Amidst its circulation, news and social media sites are referring to the advice of the late Wallace as "brilliant" and potentially "the best graduation speech of all time."
Given such praise, our cultural studies course undertook an analysis of this artifact based on our readings of Marx and Althusser.
The speech and video begin with an anecdote meant to inspire critical awareness of our surrounding environment: a sage older fish poses the question "how's the water" to two younger, who retort "what the hell is water?"
The video, then, skips a large chunk of Wallace's speech that elaborates on this critical awareness and zeros in on the "day in, day out" of everyday life in a [capitalist] system of production--a life organized around labor as its central purpose, which therein produces: "boredom, routine, and petty frustration"

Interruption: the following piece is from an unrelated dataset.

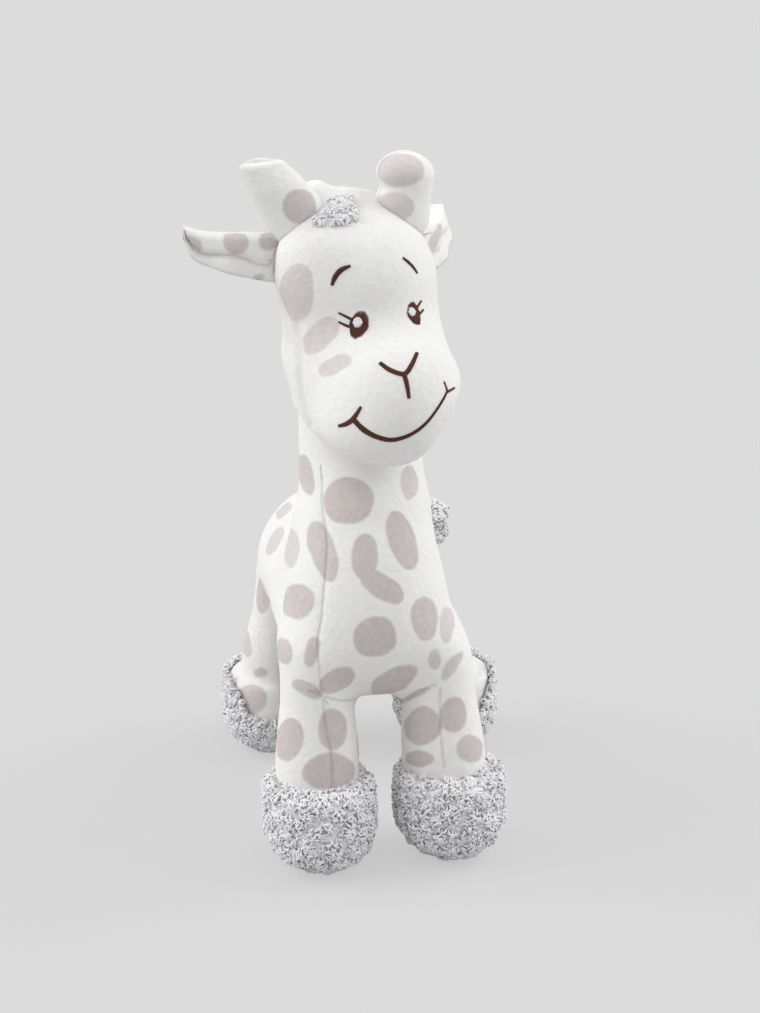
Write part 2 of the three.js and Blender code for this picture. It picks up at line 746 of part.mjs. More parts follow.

Here we see the critique shift from being critical of the system to being critical of my thoughts towards others in the same system.
How are we interpellated in this video? Who are we meant to identify with? The young, white, slim, privileged protagonists who have to deal with... changing the system? No. Bodies of difference: non-white, older, bigger, sloppier, lazier, who aren't as privileged as "me."
Privilege, here, is reinscribed through imagined relations the graduates articulate with the "others"--relations of pity, transitory encounters, and a sense that the only way to forget oneself as the meaningless center of the world is to reinforce yourself as the meaning of the world.
There is no recourse to how some have the capacity to do this with more ease. Instead it would have us assume we are all free to consciously think with similar clarity, and such enlightenment would allow us to be "forgiving" of others for their [different] behaviors.
The directors and producers of the video hope for viewers to have compassion and get beyond "generation me" by thinking differently. But the video is encouraging viewers to think about themselves, NOT the larger structure that created these conditions.
In other words, don't worry about the circumstances that led to the banal predictable boring life that will come after your graduation, just perform benevolently within it. Rather than ask: should we live this way? We are encouraged to be complicit.
David Foster Wallace committed suicide in 2008 after a long struggle with depression.
Let us not forget this lesson too: how we think emerges from our material conditions and thinking otherwise is a constant struggle when you are not acting towards its change.
"We are encouraged to be complicit." Does he delimit what choices we could make? A more charitable interpretation (not that one is needed; yours is good!) is that he simply is asking the students to beware of having their thoughts and actions wholly circumscribed by their material conditions (“default setting;” economic determinism, etc.). But I also agree with you that members of non-privileged groups should dismiss the notion that they ought to somehow consider “good” or “other” reasons for institutionalized prejudice, etc. Thought-provoking post, comrade!